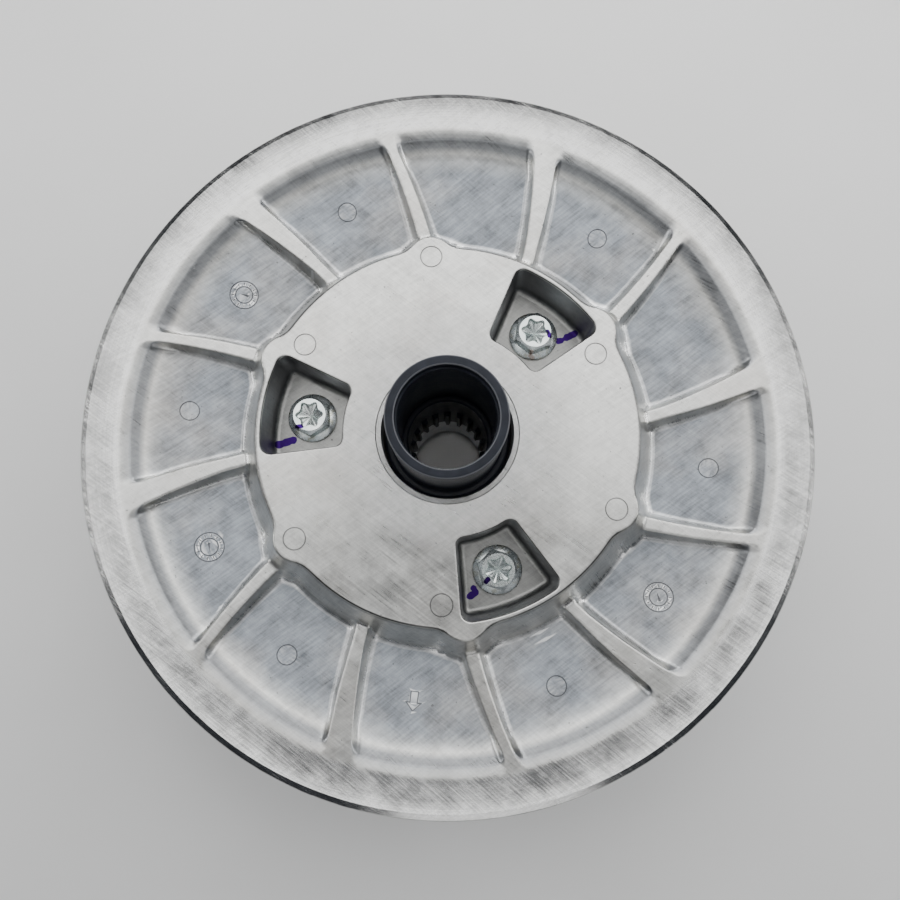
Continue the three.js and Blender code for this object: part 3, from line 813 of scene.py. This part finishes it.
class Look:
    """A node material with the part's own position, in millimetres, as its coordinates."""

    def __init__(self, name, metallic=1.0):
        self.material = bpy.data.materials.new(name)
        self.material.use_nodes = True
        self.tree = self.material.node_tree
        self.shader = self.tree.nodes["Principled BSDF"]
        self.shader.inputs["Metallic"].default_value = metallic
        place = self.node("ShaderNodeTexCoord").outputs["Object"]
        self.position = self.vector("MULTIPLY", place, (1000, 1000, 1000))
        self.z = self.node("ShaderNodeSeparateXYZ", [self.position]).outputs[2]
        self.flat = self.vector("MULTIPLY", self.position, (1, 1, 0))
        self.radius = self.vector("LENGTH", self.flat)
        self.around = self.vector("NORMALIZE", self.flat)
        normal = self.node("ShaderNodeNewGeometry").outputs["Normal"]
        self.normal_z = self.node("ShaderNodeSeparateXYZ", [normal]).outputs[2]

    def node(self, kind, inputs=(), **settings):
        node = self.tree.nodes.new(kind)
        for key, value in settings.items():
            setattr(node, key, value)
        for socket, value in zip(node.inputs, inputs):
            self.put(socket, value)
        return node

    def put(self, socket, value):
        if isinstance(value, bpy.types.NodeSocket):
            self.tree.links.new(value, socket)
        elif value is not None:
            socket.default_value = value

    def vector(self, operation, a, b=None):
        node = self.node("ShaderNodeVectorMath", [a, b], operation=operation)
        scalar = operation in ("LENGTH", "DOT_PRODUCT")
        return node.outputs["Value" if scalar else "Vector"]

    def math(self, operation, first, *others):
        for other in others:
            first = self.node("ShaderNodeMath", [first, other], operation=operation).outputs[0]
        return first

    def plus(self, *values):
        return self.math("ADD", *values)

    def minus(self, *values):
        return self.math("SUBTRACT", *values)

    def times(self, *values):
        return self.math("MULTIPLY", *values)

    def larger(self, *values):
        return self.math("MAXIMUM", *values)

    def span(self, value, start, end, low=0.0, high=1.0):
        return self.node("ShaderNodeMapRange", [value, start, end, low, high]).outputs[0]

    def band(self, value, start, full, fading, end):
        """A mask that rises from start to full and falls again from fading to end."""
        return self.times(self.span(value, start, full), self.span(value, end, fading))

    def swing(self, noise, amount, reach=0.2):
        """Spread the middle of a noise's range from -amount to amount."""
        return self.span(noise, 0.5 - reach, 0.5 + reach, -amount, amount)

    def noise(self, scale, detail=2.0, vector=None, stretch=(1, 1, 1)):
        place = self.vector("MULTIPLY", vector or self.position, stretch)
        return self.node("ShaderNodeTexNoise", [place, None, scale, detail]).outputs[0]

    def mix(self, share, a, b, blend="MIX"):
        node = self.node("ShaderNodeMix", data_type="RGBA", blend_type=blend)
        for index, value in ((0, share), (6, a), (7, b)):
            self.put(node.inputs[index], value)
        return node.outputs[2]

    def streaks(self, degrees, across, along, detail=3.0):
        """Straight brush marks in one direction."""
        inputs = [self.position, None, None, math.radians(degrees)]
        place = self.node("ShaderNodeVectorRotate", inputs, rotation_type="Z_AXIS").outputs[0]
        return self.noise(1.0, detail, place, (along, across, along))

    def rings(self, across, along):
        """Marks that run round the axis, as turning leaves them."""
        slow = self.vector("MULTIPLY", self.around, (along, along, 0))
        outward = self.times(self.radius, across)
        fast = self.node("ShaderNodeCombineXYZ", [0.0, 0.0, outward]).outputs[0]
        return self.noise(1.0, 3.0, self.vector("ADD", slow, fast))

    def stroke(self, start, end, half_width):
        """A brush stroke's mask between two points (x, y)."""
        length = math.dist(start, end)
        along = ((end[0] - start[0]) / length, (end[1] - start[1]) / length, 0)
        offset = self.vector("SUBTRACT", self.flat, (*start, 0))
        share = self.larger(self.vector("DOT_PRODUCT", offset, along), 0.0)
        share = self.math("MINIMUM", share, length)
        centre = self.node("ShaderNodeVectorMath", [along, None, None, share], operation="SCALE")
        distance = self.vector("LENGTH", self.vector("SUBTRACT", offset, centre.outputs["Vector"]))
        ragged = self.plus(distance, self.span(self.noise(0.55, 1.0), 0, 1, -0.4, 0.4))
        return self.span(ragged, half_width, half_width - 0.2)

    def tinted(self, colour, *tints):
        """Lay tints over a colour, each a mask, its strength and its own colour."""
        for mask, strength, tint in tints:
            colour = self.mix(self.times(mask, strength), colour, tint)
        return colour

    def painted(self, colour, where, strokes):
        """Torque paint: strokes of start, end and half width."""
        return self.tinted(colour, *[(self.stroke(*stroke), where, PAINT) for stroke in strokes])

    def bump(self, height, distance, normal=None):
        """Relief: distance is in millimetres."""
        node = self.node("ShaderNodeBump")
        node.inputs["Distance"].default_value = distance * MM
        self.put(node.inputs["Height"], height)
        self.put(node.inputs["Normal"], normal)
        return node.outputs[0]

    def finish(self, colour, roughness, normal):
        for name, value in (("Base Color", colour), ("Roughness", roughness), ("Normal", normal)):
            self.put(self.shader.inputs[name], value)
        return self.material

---

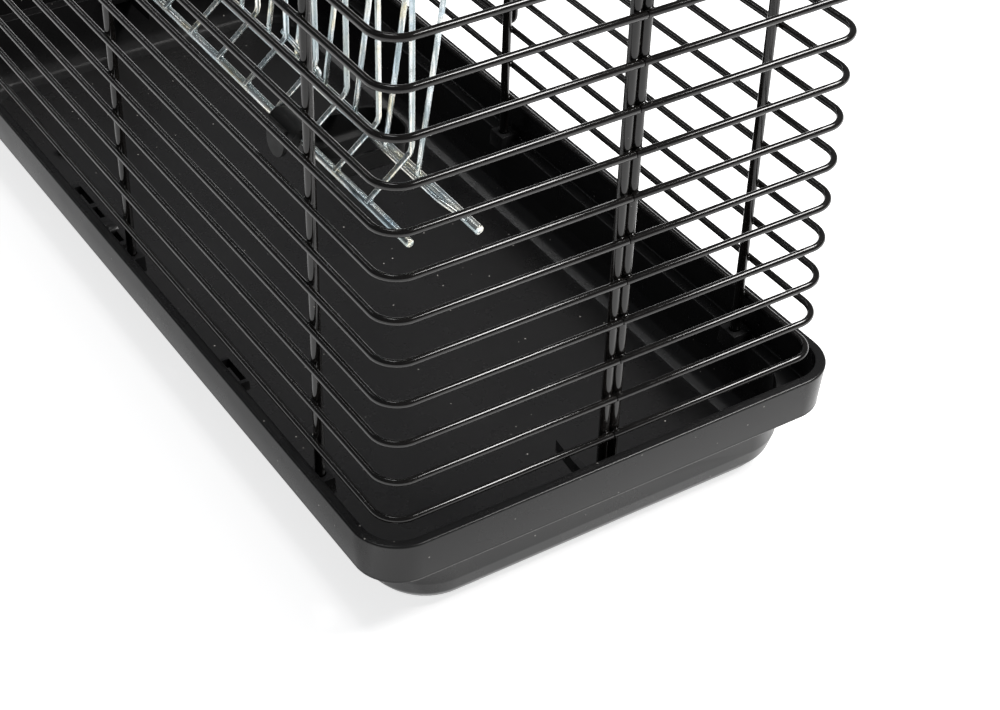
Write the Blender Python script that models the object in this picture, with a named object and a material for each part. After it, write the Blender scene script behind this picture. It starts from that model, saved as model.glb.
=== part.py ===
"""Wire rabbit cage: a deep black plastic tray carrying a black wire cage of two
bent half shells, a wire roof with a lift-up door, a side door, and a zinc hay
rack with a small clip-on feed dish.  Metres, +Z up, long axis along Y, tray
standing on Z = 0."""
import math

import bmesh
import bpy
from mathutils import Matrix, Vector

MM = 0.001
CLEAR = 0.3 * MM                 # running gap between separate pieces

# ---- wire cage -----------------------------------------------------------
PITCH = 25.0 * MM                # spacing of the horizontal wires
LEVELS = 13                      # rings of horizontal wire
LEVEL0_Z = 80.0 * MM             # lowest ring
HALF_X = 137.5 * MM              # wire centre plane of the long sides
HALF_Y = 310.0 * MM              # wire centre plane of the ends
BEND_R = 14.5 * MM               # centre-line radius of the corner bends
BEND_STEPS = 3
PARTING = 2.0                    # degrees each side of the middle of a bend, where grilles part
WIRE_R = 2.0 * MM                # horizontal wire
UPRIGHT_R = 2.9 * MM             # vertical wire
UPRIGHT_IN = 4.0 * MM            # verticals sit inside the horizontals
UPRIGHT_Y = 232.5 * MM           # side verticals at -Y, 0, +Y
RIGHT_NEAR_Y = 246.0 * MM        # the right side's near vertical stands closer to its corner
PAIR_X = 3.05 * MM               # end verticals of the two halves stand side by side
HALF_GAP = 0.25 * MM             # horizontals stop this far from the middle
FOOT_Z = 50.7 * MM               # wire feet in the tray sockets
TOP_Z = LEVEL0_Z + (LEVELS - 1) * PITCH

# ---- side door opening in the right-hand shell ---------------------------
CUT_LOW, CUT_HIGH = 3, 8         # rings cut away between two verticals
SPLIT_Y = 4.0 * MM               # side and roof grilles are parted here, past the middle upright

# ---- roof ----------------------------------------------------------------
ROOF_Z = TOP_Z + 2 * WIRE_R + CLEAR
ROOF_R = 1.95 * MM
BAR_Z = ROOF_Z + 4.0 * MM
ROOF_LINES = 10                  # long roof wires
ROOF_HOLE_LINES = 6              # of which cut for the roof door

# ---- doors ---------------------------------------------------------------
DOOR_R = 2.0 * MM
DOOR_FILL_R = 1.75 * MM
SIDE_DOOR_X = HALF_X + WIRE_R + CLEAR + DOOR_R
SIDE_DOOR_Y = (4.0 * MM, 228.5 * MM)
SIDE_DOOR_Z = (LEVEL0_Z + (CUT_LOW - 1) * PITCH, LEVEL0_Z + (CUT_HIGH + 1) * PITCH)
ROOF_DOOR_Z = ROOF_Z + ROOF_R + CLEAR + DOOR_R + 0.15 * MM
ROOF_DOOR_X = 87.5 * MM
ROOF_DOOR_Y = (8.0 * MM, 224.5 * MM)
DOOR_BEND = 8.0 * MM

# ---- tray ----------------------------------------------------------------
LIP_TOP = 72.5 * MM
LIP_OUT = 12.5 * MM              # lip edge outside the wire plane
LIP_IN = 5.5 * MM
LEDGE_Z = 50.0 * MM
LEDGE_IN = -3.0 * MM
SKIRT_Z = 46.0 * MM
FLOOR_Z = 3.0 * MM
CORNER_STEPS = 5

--

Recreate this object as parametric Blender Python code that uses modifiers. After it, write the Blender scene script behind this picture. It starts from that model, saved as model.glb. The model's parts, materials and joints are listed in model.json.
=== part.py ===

◆ Goal of the exercise ◆
Copy out each line of the data where the string "materials" appears.

◆ Exercise response ◆
        self.material = bpy.data.materials.new(name)
Recreate this object as parametric Blender Python code that uses modifiers. After it, write the Blender scene script behind this picture. It starts from that model, saved as model.glb. The model's parts, materials and joints are listed in model.json.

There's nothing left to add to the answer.